Russia’s invasion of Ukraine in February 2022 and Hamas’s attack on Israel on Oct. 7 are overt challenges to the international, rule-based order, he said.

“In the Middle East, we have seen innocent civilians caught up in a war they did not ask for,” the minister said, noting Hamas’s “slaughter” of 1,200 Israelis and its taking of over 200 hostages. While defending Israel’s right to self defence, Blair said, “all civilians must be protected and the law of armed conflict must be protected.”

Blair is among 300 delegates from around the world attending the three-day Halifax International Security Forum, an annual event dedicated to strengthening co-operation among democratic nations.

Most of the sessions at the conference will be focusing on the war in Ukraine even though much of the world’s attention has shifted to the Gaza Strip, where Israel’s invasion, in response to the Oct. 7 Hamas attack, has killed more than 11,400 Palestinians, two-thirds of them women and minors, according to Palestinian health authorities.

When asked if support for Ukraine’s fight is dwindling among its allies, Blair said that wasn’t the case.

“I do appreciate that there are political discussions taking place in a number of our allied countries, but I have seen absolute … unequivocal support for Ukraine among those allies,” he said.

It’s important, Blair added, to remember that while Ukraine’s allies are providing support through missions and money, “(Ukrainians) are fighting this battle with their blood.”

“They are fighting on all of our behalf against a very determined challenge to the international rules-based order,” he said, adding that the Ukrainian military is now having a tough time consolidating gains made last summer.

“Right now, it seems to be moving into — I’m not going to use the word stalemate — but a more static battle environment. It remains to be seen what can unlock that,” he said.

Blair joined United States senators James Risch and Jeanne Shaheen in the opening panel discussion at the forum, and argued that democratic countries must work on methods to provide Ukraine with more munitions, even as their own stockpiles of artillery shells are depleted.

“We have to move beyond just raiding of the cupboard … we’ve got to find ways to solve the munitions issue,” he said.

Gen. Wayne Eyre, chief of the defence staff, recently told a House of Commons committee that if Canadian troops were to fire their artillery at the same rate as Ukrainian troops, their supply of shells would last for only a few days.

Still, Oleksandra Matviichuk, a Ukrainian human rights lawyer on the panel, said in an interview attitudes need to shift among Western powers helping her nation. She said often the goal is solely to “help Ukraine not to fail,” rather than ensure her nation actually wins the war.

“If we don’t have a joint, ambitious goal, we won’t have a joint strategy,” she said, as she urged Canada to contribute more modern weaponry, more quickly.

Shaheen, a Democratic party senator from New Hampshire, said she was concerned about the flow of aid to Ukraine, noting that fresh funding is mired in Congress due to a small minority of Republican members throwing up roadblocks.

“I’m very concerned about the fact we are funding our government in the United States a month at a time here,” she said. “I think that is unsustainable.”

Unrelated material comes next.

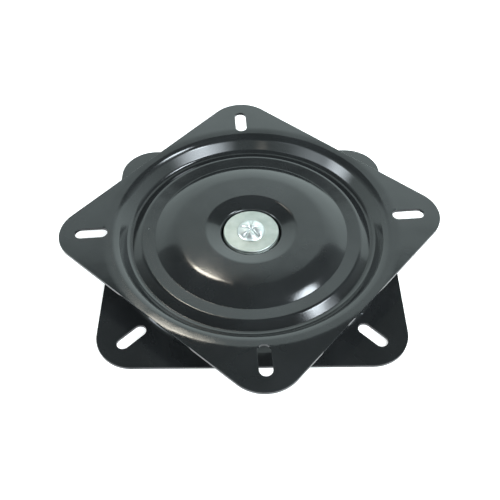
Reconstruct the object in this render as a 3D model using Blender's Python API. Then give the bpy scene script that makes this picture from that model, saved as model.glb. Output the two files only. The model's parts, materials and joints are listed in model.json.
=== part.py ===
"""Square swivel plate: a thrust ball bearing made of two pressed steel plates.

The lower plate is screwed down and the upper plate carries the load. One row of caged balls
runs between the two plates, and a small row of loose balls under the hub cup takes the upward
pull, so that the staked rivet holds the whole stack together.

Units are metres, +Z is up. The origin is on the swivel axis, at the underside of the lower
flange.
"""

import math

import bmesh
import bpy
from mathutils import Matrix, Vector

MM = 0.001

# Plates. Each is a square blank with round corners, pressed into rings round the axis.
PLATE_SIDE = 200 * MM
CORNER_RADIUS = 25 * MM
SHEET = 2 * MM
STACK_HEIGHT = 24.5 * MM
RIM_GAP = 0.4 * MM
UPPER_TURN = math.radians(48.9)

# Slots, one on each diagonal, pointing at the axis.
SLOT_COUNT = 4
SLOT_CIRCLE = 109.3 * MM
SLOT_LENGTH = 22 * MM
SLOT_WIDTH = 8.4 * MM

# Pressed section: radii of the bends and their depths below the flange face.
FLANGE_BEND = 92.6 * MM
FLOOR_BEND = 85.5 * MM
RACE_FOOT = 82.3 * MM
RACE_CREST = 76.2 * MM
RACE_CREST_DEPTH = 7.25 * MM
DOME_CREASE = 66.5 * MM
DOME_CREASE_DEPTH = 8.25 * MM
DOME_BEND = 56.7 * MM
DOME_DEPTH = 4.3 * MM
CRATER_RIM = 26.4 * MM
SEAT_BEND = 17.95 * MM
RIM_DEPTH = STACK_HEIGHT / 2 - SHEET - RIM_GAP / 2

# Running gap kept between neighbouring pieces.
CLEARANCE = 0.3 * MM

# Main row of balls, 3/16 inch, and its cage.
RACE_BALLS = 24
RACE_BALL_RADIUS = 4.763 / 2 * MM
RACE_PITCH = 73.4 * MM
CAGE_WIDTH = 8 * MM
CAGE_SHEET = 1 * MM
POCKET_PLAY = 0.5 * MM

# Hub row of balls, 1/8 inch, loose between the hub cup and the upper plate's seat.
HUB_BALLS = 28
HUB_BALL_RADIUS = 3.175 / 2 * MM
HUB_PITCH = 16 * MM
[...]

However, she and Risch, a Republican senator from Idaho, also predicted that eventually the latest military aid package to Ukraine will pass through Congress.

“Things don’t happen instantly in a free, democratic society,” said Risch.

Forum president Peter Van Praagh said he deliberately chose to keep the focus of the event on Ukraine, not the war in Gaza, because switching the theme would have played into the agenda of non-democratic nations.

“Now (Russian President Vladimir) Putin is working to shift the world’s democracies’ attention — and their generous support for Ukraine — to other theatres,” he said Thursday. “The world’s democracies must come together to stop this multi-front attack.”

Later in the day, Blair announced Ottawa would spend $26.6 million over six years to establish an innovation hub in Halifax for the North Atlantic Treaty Organization. Former defence minister Anita Anand announced the proposal last November.

The goal of the hub, known as the NATO Defence Innovation Accelerator, would be to promote co-operation between NATO’s military members and the technology sector, including tech startups and academic researchers.

Blair also announced that Canada will spend $188 million to design and build a new training facility at Canadian Forces Base Halifax, Canada’s largest military base.